Rachel Lederman of the National Lawyers Guild, one of the attorneys representing the demonstrators, said the plaintiffs didn’t rush to file the suit because they were hopeful that the city would respond to the complaints with a thorough review of its crowd control policies.
[jump] Shortly after the demonstrations, on December 12, 2014, the Police Review Commission voted to temporarily ban the department’s use of tear gas for crowd control until a full investigation could be completed. The police department released a report in June detailing the events leading up to the December 6 and 7 protests that resulted in police using force against demonstrators and made 32 recommendations to improve the department’s conduct. Although the recommendations do not go so far as to prohibit the use of batons, tear gas, or less-than-lethal rounds as a tactic for crowd control, they do call for more training, accountability, and communication, both among law enforcement agencies involved and with protesters at the scene, when employing these tactics.

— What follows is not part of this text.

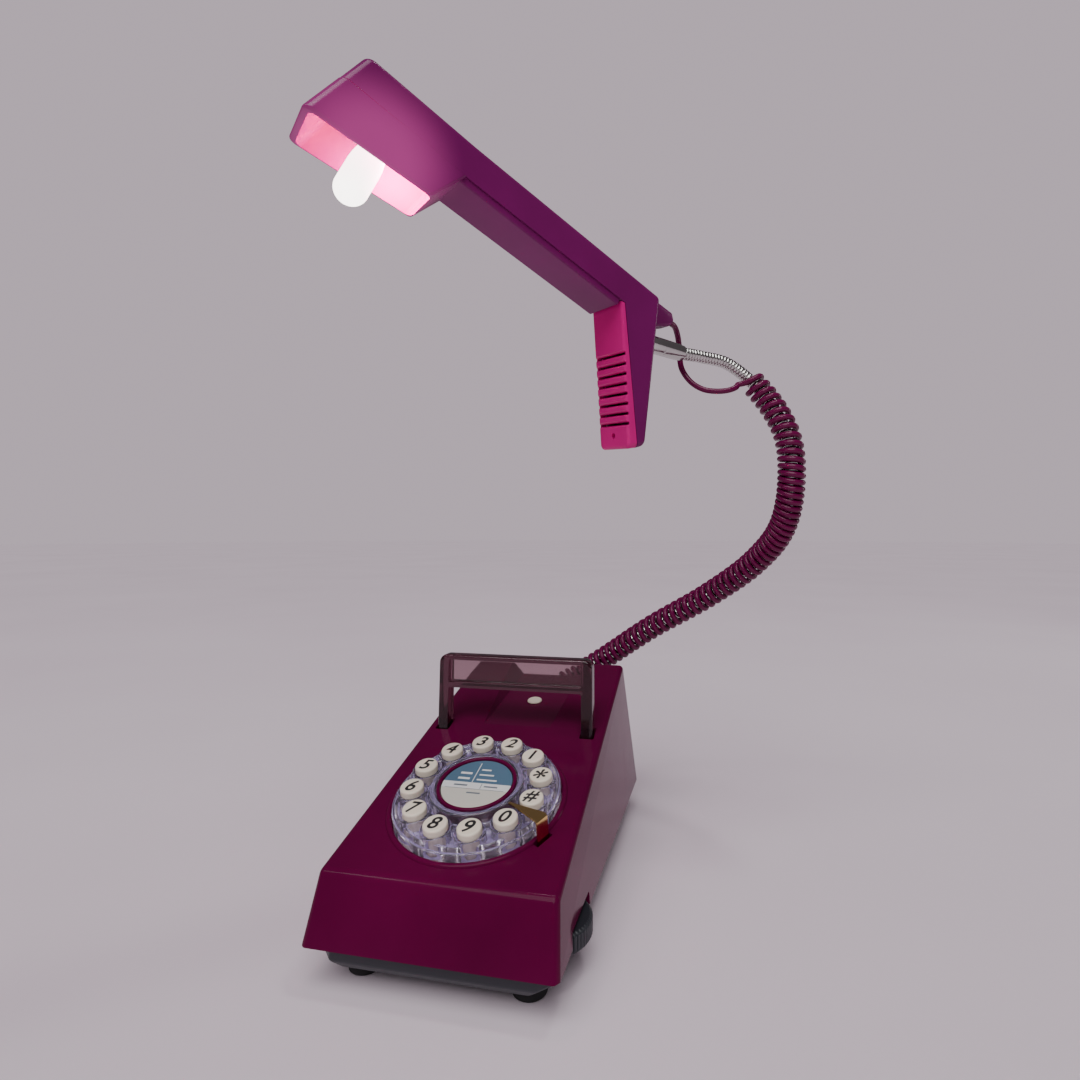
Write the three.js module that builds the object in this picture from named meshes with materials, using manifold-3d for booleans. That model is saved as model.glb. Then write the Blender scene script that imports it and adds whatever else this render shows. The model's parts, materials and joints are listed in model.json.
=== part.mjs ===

The Berkeley City Council is expected to vote on Tuesday, December 1 on whether to accept the Police Review Commission’s own investigation into the department’s response and implement the city manager’s recommendations.
“We were hopeful that [the investigation] would go somewhere, because it’s been such an extended process … but it is looking like it will be a repeat of the City Council passing a piecemeal solution rather than what is needed, which is a comprehensive revamping of Berkeley Police Department’s policing and crowd control police,” Lederman said of the upcoming council meeting.
Spokespeople for the Berkeley Police Department did not return requests for comment. A spokesperson for the City Manager’s office said city staffers had not yet seen the suit and would not comment on it.
The suit calls for reforming the department’s policies and seeks monetary damages for the plaintiffs. Lederman said it represents a range of people who were at the event, some of whom had decided to participate only moments before it turned violent. Others were trying to quell tensions when they were struck. Plaintiff Moni Law, a 55-year-old Berkeley resident, city employee, and UC Berkeley alumna, “was urging other demonstrators to step further back from the police line, when she was clubbed in the back from behind by a Berkeley officer, and had a burning smoke grenade thrown at her, without justification,” according to the complaint.
Journalists were also swept into the fray, including 25-year-old photographer Sam Wolson, who was on assignment for the San Francisco Chronicle, when he “knelt to take a photo with his back slightly to the police,” and an officer allegedly hit him “on the back of his head and upper neck, without warning.”
James Chanin, another attorney representing the plaintiffs, said there was no excuse for Berkeley police’s use of force. “This was a protest that was done all over the country and a protest that was done all over the Bay Area and a protest that was done in specifically Oakland and San Francisco, and none of those cities had the problems that Berkeley did because none of [those police departments] looked at it the way that Berkeley did,” Chanin said. “[Berkeley] decided this was going to be a violent protest, and by their own words, they did crowd control and not crowd management. … They basically stereotyped the demonstrators according to the least common denominator and acted accordingly, and the result was they had people complain and had a big City Council meeting filled with people protesting what they had done.”